La mise en scène de Cooper est parfois un peu trop facile, notamment lorsque les séances d’écriture du chanteur sont simplement collées aux dits souvenirs d’enfance qui l’inspirent. D’une maison sur la colline où il jouait avec sa sœur naît, évidemment… « Mansion on the Hill ».
Connu grâce à la série The Bear, où il incarne Carmy, un chef hyperactif, Jeremy Allen White joue ici un Springsteen calme, mais torturé. Dans une sublime maison au bord d’un lac où les saison défilent, le chanteur se plonge dans une mélancolie qui donne un ton très automnal au film.
Le décor de cette maison, studio aménagé, permet au réalisateur de filmer des plans doux, qui mettent l’accent sur les nombreux instruments de musique parsemant les pièces. Les performances vocales de Jeremy Allen White, isolé de tous·tes ou sur scène, participent par ailleurs au réalisme étonnant du film.
La particularité de cet album, à contre-courant du reste de la carrière de Bruce Springsteen, mais finalement très bien reçu par le public, est mise en avant par le réalisateur. Enregistrées seulement avec une guitare et un harmonica, sur un magnétophone quatre pistes, les chansons sont minimalistes, épurées, calmes.
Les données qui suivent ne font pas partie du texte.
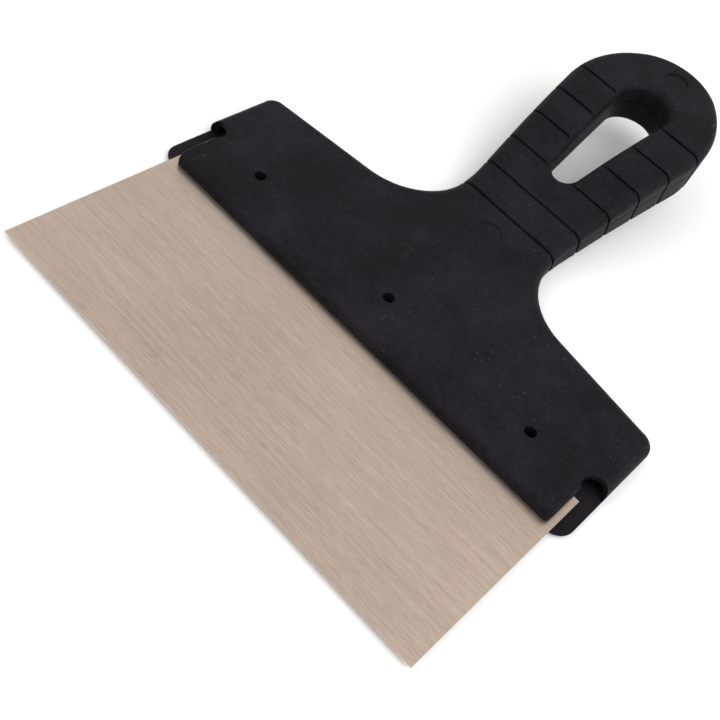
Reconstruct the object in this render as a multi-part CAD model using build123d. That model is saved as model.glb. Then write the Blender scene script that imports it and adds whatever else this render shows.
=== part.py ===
from build123d import *
import math
import os

# Wide flexible putty knife: a stainless sheet blade clamped between the two
# moulded halves of a black plastic handle, which three pins tie together.
# Working frame while modelling: X across the blade, Y from the blade's front
# edge towards the hand loop, Z up, with Z = 0 on the joint between the halves.
# At the end all parts move so that the origin is the centre of the object's
# footprint, on the surface the handle rests on.

# ---- blade ----
BLADE_WIDTH = 250.0
BLADE_DEPTH = 114.5
BLADE_THICKNESS = 0.7
BLADE_SLOT_GAP = 0.05
STUD_RADIUS = 3.5
STUD_SPACING = 60.0
STUD_COUNT = 4
STUD_Y = 104.0

# ---- handle head, seen from above ----
HEAD_HALF_WIDTH = 132.0
LIP_FRONT = 93.2
PLATE_FRONT = 91.8
PLATE_THICKNESS = 3.0
REAR_CORNER_Y = 167.0
REAR_SLOPE = math.tan(math.radians(7.3))
FRONT_CORNER_RADIUS = 9.0
REAR_CORNER_RADIUS = 8.0
NECK_HALF_WIDTH = 32.3
NECK_FILLET = 39.0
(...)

Cooper montre le perfectionnisme du chanteur, et sa volonté de garder cet album tel qu’il a enregistré, sans superficialité.
Entourage
Ce film revient également sur la belle relation qui lie Springsteen à son agent, Jon Landau, interprété par Jeremy Strong. Fervent défenseur de l’art de son client et ami, ce dernier le soutient durant cette période délicate. Une relation d’ailleurs rafraîchissante dans le genre des biopics, qui mettent souvent en avant la dure réalité des liens entre les volontés des studios et la créativité des artistes.
Les deux Jeremy sont brillants dans leurs rôles respectifs, et l’amitié de leurs personnages donne naissance à de très belles scènes, notamment dans la maison de Bruce, sublimées par la bande originale du film.

Cette relation amicale est d’ailleurs plus intéressante à l’écran que la liaison amoureuse que Springsteen entretien avec Faye (Odessa Young), fan du chanteur, et mère célibataire. Au début lucide sur la nature de sa relation avec le musicien, elle se perd dans ses illusions et pense pouvoir l’aider à combattre ses vieux démons. En résulte une relation superficielle et peu émouvante à l’écran, qui semble être filmée simplement pour nous mettre en relief le vrai amour de Springsteen : la musique.
Malgré la fenêtre ouverte sur le passé de Springsteen, il manque peut-être dans ce biopic un petit quelque chose en plus pour avoir l’impression de vraiment le connaître. Scott Cooper signe cependant un portrait intime, musical et nostalgique du « Boss », campé par un Jeremy Allen White impressionnant.